*TASK TO COMPLETE*:
Copy verbatim the material from its first line to the line that holds "top_pitch = 58; // [54:1:64]", including that line.
════════════════
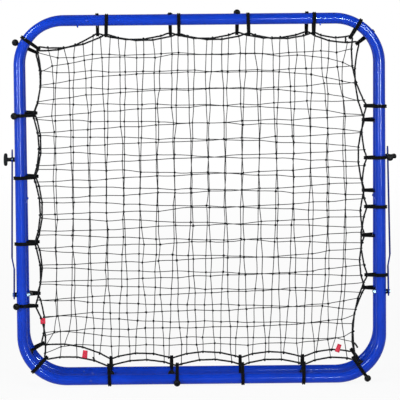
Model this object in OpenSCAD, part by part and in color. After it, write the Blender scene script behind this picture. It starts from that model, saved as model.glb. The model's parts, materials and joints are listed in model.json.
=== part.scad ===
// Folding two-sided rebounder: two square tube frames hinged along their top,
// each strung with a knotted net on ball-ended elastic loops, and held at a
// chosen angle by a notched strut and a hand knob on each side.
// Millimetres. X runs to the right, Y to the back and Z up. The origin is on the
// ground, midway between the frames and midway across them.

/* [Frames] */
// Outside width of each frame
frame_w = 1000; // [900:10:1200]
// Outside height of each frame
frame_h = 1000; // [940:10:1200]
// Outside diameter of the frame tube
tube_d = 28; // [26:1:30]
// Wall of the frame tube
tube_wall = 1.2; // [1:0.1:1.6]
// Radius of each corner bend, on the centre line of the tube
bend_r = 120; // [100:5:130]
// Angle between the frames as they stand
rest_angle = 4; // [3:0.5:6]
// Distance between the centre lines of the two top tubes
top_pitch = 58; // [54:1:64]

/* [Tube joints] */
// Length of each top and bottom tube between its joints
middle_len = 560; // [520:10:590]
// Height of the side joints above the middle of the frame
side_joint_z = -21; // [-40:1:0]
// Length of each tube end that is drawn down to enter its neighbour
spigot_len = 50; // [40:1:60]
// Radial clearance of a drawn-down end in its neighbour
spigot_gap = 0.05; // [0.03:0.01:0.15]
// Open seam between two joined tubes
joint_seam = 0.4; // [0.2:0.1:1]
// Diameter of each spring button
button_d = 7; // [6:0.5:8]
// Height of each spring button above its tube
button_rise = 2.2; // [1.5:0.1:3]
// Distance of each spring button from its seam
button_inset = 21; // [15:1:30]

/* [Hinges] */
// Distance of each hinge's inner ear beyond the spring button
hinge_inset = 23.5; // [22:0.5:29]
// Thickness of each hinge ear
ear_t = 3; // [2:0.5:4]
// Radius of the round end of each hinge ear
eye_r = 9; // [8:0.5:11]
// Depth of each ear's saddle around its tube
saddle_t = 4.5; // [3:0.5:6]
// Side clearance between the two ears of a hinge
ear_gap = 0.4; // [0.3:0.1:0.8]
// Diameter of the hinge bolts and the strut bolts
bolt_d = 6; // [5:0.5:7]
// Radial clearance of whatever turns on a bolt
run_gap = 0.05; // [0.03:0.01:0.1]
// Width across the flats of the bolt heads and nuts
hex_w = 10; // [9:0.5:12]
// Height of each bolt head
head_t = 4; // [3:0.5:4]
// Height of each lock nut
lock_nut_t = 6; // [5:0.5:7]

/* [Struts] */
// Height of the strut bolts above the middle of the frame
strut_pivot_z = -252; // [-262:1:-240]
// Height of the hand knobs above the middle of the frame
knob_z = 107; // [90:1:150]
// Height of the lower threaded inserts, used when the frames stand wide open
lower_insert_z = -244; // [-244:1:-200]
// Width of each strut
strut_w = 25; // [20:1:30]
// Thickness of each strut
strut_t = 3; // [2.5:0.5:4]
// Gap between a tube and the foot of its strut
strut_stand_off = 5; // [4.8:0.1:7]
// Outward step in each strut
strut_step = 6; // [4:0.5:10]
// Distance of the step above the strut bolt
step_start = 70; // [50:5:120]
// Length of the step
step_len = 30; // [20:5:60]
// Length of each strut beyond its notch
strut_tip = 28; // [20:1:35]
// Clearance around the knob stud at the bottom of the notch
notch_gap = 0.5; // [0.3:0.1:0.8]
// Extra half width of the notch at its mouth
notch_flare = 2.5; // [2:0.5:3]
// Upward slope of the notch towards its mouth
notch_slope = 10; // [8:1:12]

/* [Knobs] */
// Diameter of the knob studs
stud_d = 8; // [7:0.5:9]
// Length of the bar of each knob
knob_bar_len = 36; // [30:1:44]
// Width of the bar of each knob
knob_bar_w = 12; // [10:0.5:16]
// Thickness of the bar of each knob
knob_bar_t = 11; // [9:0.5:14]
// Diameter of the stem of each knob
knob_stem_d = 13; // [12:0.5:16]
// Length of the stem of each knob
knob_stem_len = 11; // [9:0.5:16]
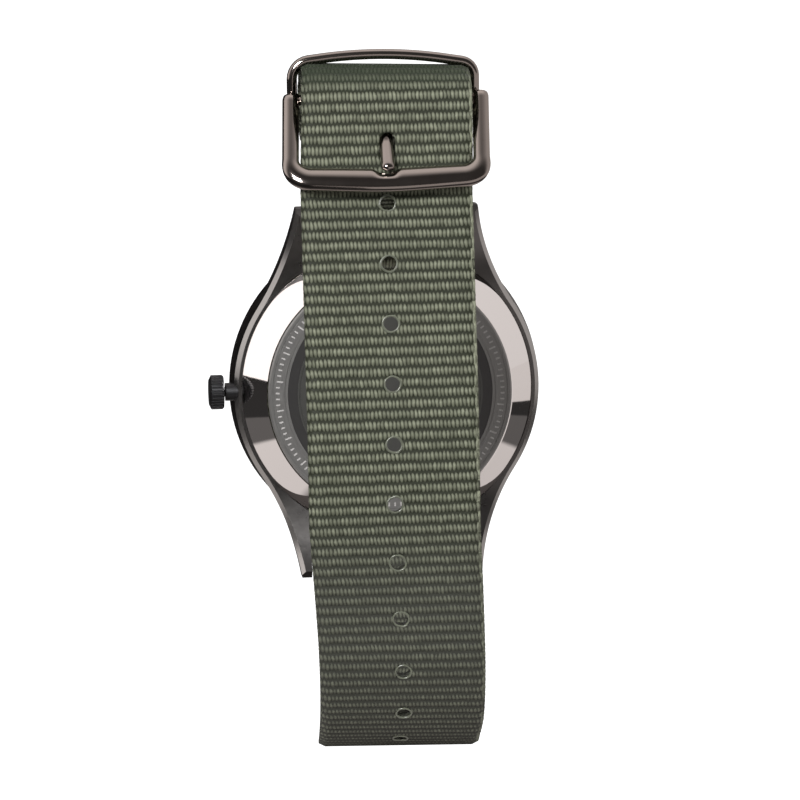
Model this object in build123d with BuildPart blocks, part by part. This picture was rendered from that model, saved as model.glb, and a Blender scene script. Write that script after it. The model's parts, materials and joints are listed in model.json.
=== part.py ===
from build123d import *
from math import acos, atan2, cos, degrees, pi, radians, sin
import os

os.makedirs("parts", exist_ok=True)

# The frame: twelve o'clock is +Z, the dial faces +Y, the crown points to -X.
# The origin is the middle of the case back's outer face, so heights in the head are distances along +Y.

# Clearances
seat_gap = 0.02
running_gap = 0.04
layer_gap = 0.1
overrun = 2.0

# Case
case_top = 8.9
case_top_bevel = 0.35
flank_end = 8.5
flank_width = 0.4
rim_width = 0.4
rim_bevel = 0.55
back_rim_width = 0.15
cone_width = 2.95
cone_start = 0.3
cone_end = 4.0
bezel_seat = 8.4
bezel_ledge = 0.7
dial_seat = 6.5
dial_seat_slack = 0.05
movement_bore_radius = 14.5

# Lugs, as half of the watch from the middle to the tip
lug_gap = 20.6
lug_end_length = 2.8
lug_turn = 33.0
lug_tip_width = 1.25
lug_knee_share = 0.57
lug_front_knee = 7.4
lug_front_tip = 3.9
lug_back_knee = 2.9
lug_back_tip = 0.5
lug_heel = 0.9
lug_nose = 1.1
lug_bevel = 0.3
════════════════
*RESULT OF THE EXERCISE*:
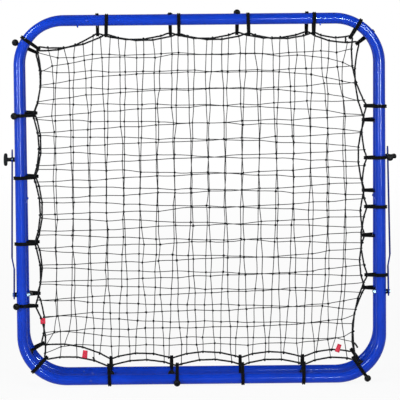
Model this object in OpenSCAD, part by part and in color. After it, write the Blender scene script behind this picture. It starts from that model, saved as model.glb. The model's parts, materials and joints are listed in model.json.
=== part.scad ===
// Folding two-sided rebounder: two square tube frames hinged along their top,
// each strung with a knotted net on ball-ended elastic loops, and held at a
// chosen angle by a notched strut and a hand knob on each side.
// Millimetres. X runs to the right, Y to the back and Z up. The origin is on the
// ground, midway between the frames and midway across them.

/* [Frames] */
// Outside width of each frame
frame_w = 1000; // [900:10:1200]
// Outside height of each frame
frame_h = 1000; // [940:10:1200]
// Outside diameter of the frame tube
tube_d = 28; // [26:1:30]
// Wall of the frame tube
tube_wall = 1.2; // [1:0.1:1.6]
// Radius of each corner bend, on the centre line of the tube
bend_r = 120; // [100:5:130]
// Angle between the frames as they stand
rest_angle = 4; // [3:0.5:6]
// Distance between the centre lines of the two top tubes
top_pitch = 58; // [54:1:64]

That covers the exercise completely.